В неприятии дискурсивного языка философии Позов делает своим единомышленником и героя своей книги. Однако заранее можно быть уверенным, что Пушкин как глубокий и здравый, чуждый утопизму ум не мог бы укорять философию за то, что она — не мистическое богословие, а как поэт, ни на что не могущий променять достоинство свободно творящего духа, не мог бы отнять его и у человеческого разума. Однако Позов прямо-таки на шестовский манер утверждает: «Пушкин знал хорошо, что философская система есть тюрьма для человеческой мысли, а философ — тюремщик мысли, и таковы все без исключения представители новой философии». При этом ссылается автор на ранние пушкинские стихи и, конечно же, на известное письмо поэта к Дельвигу от 2 марта 1827 года.
Однако основательны ли его доводы? «Отвращение к философии заметно у Пушкина с юных лет»,— пишет автор. На самом деле у автора есть основания только констатировать, что поэт куражился над философией в юные лета. Но что такое «юные лета»? Настроение беспечного разгула в лицейских стихах Пушкина, которые перечисляет наш автор, «Городок», «Мое завещание», «К Батюшкову», «Пирующие студенты», «Послаиие Лиде»,— неизбежная дань пылкого поэта молодости. Но азарт жизнелюбия требовал жертв, как требует их всякая страсть; юный жрец Вакха и Киприды свергает «холодных мудрецов», стоящих на пути к чувственным усладам, срывает «завесу» «Платоновых химер», скрывающую от нас радости жизни. И понятно, что философии (вкупе с «латынью» как символом тяжелодумности, «педантства» и «скуки») достается больше всего. Под нож вместе с Платоном и Кантом идут Сенека и Тацит. Исключение сделано только для Сократа — юный поэт тут попал в ногу с философской модой XX века: отправляться за точкой опоры в античные времена,— но увидел он в этом древнегреческом праведнике, искателе добра и проповеднике самопознания — знающего толк в жизни проповедника наслаждения, лишь укрывающегося за «своею важностью притворной»: «он в жизни жил», «любил пиры, театры, жен». Сократ был выделен из всего философского цеха не в качестве учителя философии, а в качестве учителя жизни, учение которого было стилизовано юным поэтом под собственное тогдашнее умонастроение.
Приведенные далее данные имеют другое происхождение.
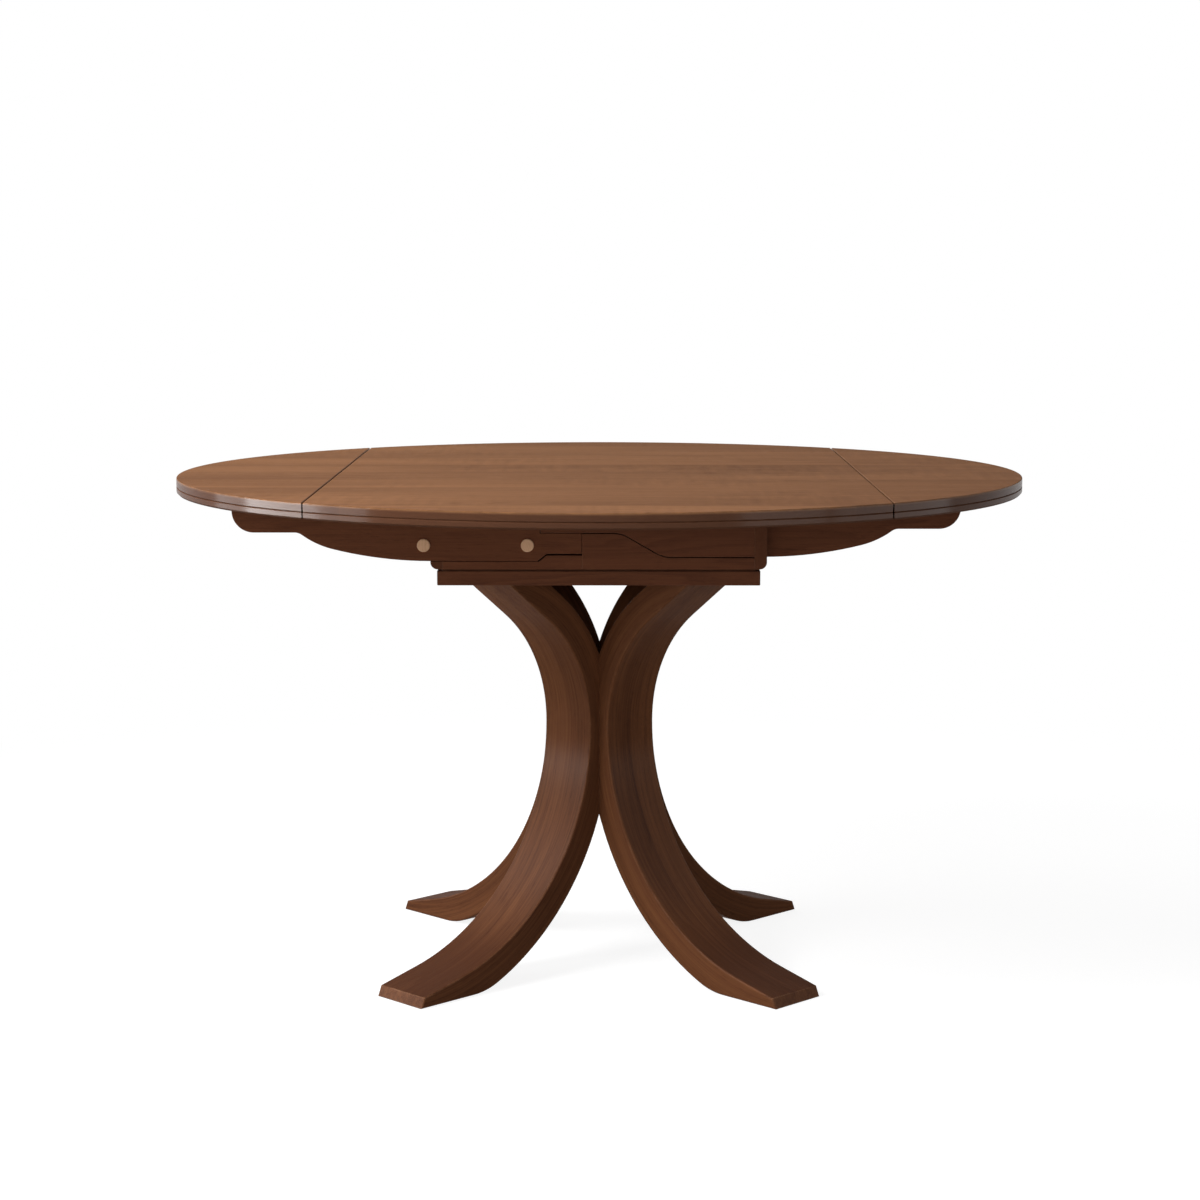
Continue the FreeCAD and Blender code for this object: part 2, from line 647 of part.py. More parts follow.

Антиподом «умному» Сократу был выставлен другой знаменитый грек, олицетворявший для лицеиста бесплодность аскетического умствования, Диоген, очернительский портрет коего в том же «Послании Лиде» полностью выдает — по отталкиванию — ветреную философию жизни Пушкина этих бурных, «безумных» лет: «Злой циник, негу презирая, / Один, всех радостей лишен, / Дышал от мира отлучен. / Но с бочкой странствуя пустою, / Вослед за мудростью слепою, / Пустой чудак был ослеплен; / И воду черпая рукою, / Не мог зачерпнуть счастья он».
[1] Об этом см. в Послесловии.
[2] На обложке книги Г. Я. Трошина «Пушкин и психология творчества» (Прага, 1937) было объявлено об очерке этого же автора «Пушкин и философия», однако обнаружить следы интригующей работы не удалось (см. Филин М. Книги о Пушкине, вышедшие в русском зарубежье (1921— 1941). Материалы для краткой биографии // Эон. Альманах старой и новой культуры.— Вып. III.— М., ИНИОН РАН, 1995, с. 174; см. также: Московский пушкинист. Вып. I, М., «Наследие», 1995. С. 307).